Iris has a voice mode. You tap the orb, speak, and it responds with audio. The problem was it felt like talking to someone on a really bad phone connection - you'd finish speaking, wait half a minute, then suddenly hear the full response.
Here's what was actually happening under the hood and how I fixed it.
The waterfall problem
The original flow was painfully sequential:
- User speaks, browser transcribes it
- Text goes to the chat endpoint, which streams the response back
- Frontend waits for the entire stream to finish
- Full response text gets sent to the TTS endpoint in one big request
- TTS synthesises the entire thing and returns base64 audio
- Audio plays
- Only then does it start listening again
For a short "hello" this was tolerable - maybe 3-4 seconds total. But ask anything that requires actual thinking and you're staring at the orb for 20-30 seconds before hearing a single word. The model I'm using (Kimi K2.5 TEE on Chutes) is a reasoning model. It thinks before it speaks. That thinking time, plus the full synthesis time, plus Nginx buffering the stream - it all stacked up.

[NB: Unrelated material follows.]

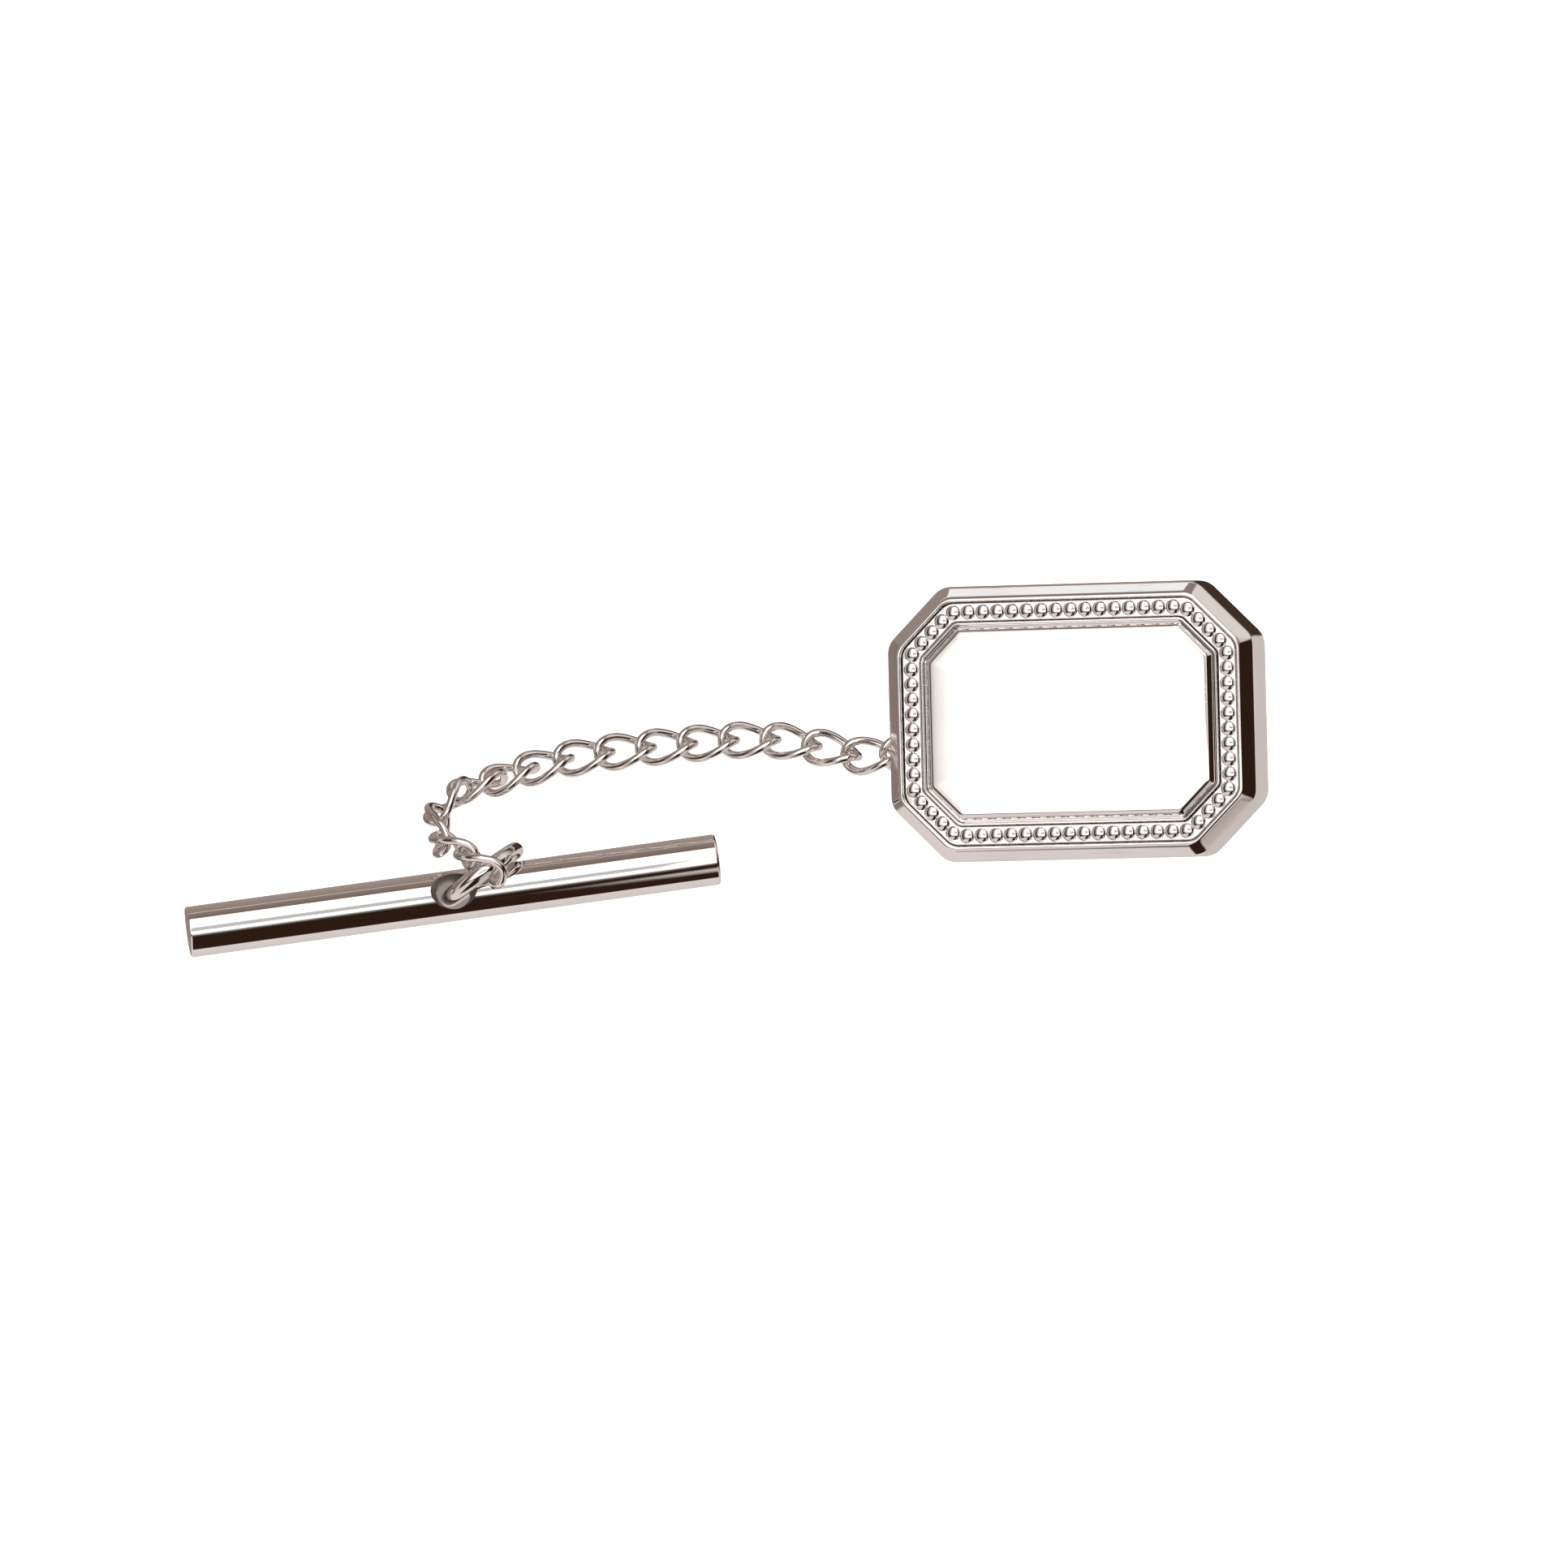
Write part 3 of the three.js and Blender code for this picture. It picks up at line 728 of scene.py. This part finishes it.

Three fixes, layered together
1. Stop Nginx from buffering the stream
The streaming response from the chat endpoint was missing the X-Accel-Buffering: no header. Without it, Nginx holds the streamed chunks in a buffer before forwarding them to the browser. I was literally getting the data from the AI provider, then Nginx was sitting on it. Added that header plus Cache-Control: no-cache, no-transform to all streaming responses. Free improvement.
2. Chunked TTS instead of full-response TTS
This was the big one. Instead of waiting for the complete response and synthesising it all at once, I built a chunked TTS system that works like this:
- As text streams in from the chat endpoint, it accumulates in a buffer
- When a sentence boundary is detected (period, exclamation mark, question mark followed by whitespace) and we have at least 30 characters, that chunk gets sent to the TTS endpoint immediately
- Audio chunks get queued and played sequentially
- When the stream finishes, any remaining buffered text gets flushed as a final chunk
So now the first sentence starts playing while the rest of the response is still streaming in. For a response like "Everything appears to be functioning normally on my end. How can I assist you today?" - the first sentence starts playing almost immediately after it finishes streaming, while the second sentence synthesises in the background.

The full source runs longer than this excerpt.